Exercise details:
Search the material below for the word "with" and copy every line in which it occurs.

======== Exercise material

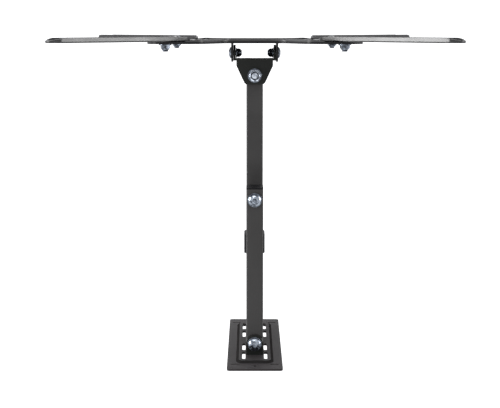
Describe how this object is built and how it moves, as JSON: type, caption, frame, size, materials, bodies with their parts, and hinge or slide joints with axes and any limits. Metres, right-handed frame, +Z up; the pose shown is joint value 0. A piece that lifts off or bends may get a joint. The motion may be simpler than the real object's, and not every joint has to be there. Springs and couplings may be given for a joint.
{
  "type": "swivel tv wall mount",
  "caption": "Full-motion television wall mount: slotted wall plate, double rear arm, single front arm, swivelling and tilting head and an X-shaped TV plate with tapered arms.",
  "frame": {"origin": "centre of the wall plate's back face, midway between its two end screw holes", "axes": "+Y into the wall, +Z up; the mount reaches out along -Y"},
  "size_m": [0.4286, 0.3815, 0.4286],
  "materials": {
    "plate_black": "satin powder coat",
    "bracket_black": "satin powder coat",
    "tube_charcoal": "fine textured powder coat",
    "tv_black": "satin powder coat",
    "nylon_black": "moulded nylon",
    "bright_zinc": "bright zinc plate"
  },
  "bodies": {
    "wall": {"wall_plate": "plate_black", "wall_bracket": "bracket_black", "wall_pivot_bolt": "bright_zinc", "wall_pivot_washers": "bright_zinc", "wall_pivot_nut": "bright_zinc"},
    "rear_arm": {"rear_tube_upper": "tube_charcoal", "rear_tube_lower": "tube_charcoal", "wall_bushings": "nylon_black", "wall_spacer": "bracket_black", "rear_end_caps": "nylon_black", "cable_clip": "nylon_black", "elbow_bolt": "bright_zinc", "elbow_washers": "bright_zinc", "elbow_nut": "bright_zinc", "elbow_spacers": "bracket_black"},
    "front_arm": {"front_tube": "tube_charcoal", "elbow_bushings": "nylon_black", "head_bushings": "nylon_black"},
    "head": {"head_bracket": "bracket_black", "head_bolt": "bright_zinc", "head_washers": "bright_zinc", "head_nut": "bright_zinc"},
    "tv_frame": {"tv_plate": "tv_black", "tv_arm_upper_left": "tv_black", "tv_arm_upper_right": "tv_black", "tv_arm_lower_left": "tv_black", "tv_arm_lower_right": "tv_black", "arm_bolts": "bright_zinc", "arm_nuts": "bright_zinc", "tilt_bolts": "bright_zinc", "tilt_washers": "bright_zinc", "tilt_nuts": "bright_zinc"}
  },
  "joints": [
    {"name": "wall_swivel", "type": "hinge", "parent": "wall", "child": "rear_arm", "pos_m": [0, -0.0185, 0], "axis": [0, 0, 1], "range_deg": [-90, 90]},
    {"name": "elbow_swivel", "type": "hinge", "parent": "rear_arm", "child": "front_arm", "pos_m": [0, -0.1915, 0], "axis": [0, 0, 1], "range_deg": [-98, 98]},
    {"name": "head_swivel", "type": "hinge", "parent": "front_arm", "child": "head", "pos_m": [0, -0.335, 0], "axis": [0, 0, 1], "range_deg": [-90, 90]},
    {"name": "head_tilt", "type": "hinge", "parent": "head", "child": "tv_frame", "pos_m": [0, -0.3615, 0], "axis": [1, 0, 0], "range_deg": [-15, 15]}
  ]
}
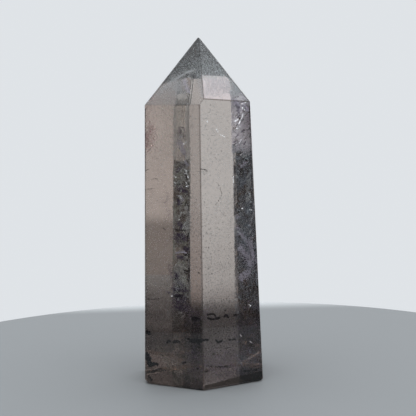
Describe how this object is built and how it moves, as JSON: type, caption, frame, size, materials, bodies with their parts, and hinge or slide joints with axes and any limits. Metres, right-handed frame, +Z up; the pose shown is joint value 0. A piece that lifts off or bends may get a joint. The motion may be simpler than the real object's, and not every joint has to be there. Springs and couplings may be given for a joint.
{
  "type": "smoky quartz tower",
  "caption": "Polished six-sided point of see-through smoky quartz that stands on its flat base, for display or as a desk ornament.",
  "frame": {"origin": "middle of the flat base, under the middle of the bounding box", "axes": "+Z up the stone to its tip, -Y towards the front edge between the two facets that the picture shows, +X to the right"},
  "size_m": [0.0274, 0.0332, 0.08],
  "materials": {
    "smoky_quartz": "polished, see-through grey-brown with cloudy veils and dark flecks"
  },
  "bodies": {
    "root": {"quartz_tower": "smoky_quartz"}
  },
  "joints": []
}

================

The result:
Describe how this object is built and how it moves, as JSON: type, caption, frame, size, materials, bodies with their parts, and hinge or slide joints with axes and any limits. Metres, right-handed frame, +Z up; the pose shown is joint value 0. A piece that lifts off or bends may get a joint. The motion may be simpler than the real object's, and not every joint has to be there. Springs and couplings may be given for a joint.
  "caption": "Full-motion television wall mount: slotted wall plate, double rear arm, single front arm, swivelling and tilting head and an X-shaped TV plate with tapered arms.",
Describe how this object is built and how it moves, as JSON: type, caption, frame, size, materials, bodies with their parts, and hinge or slide joints with axes and any limits. Metres, right-handed frame, +Z up; the pose shown is joint value 0. A piece that lifts off or bends may get a joint. The motion may be simpler than the real object's, and not every joint has to be there. Springs and couplings may be given for a joint.
    "smoky_quartz": "polished, see-through grey-brown with cloudy veils and dark flecks"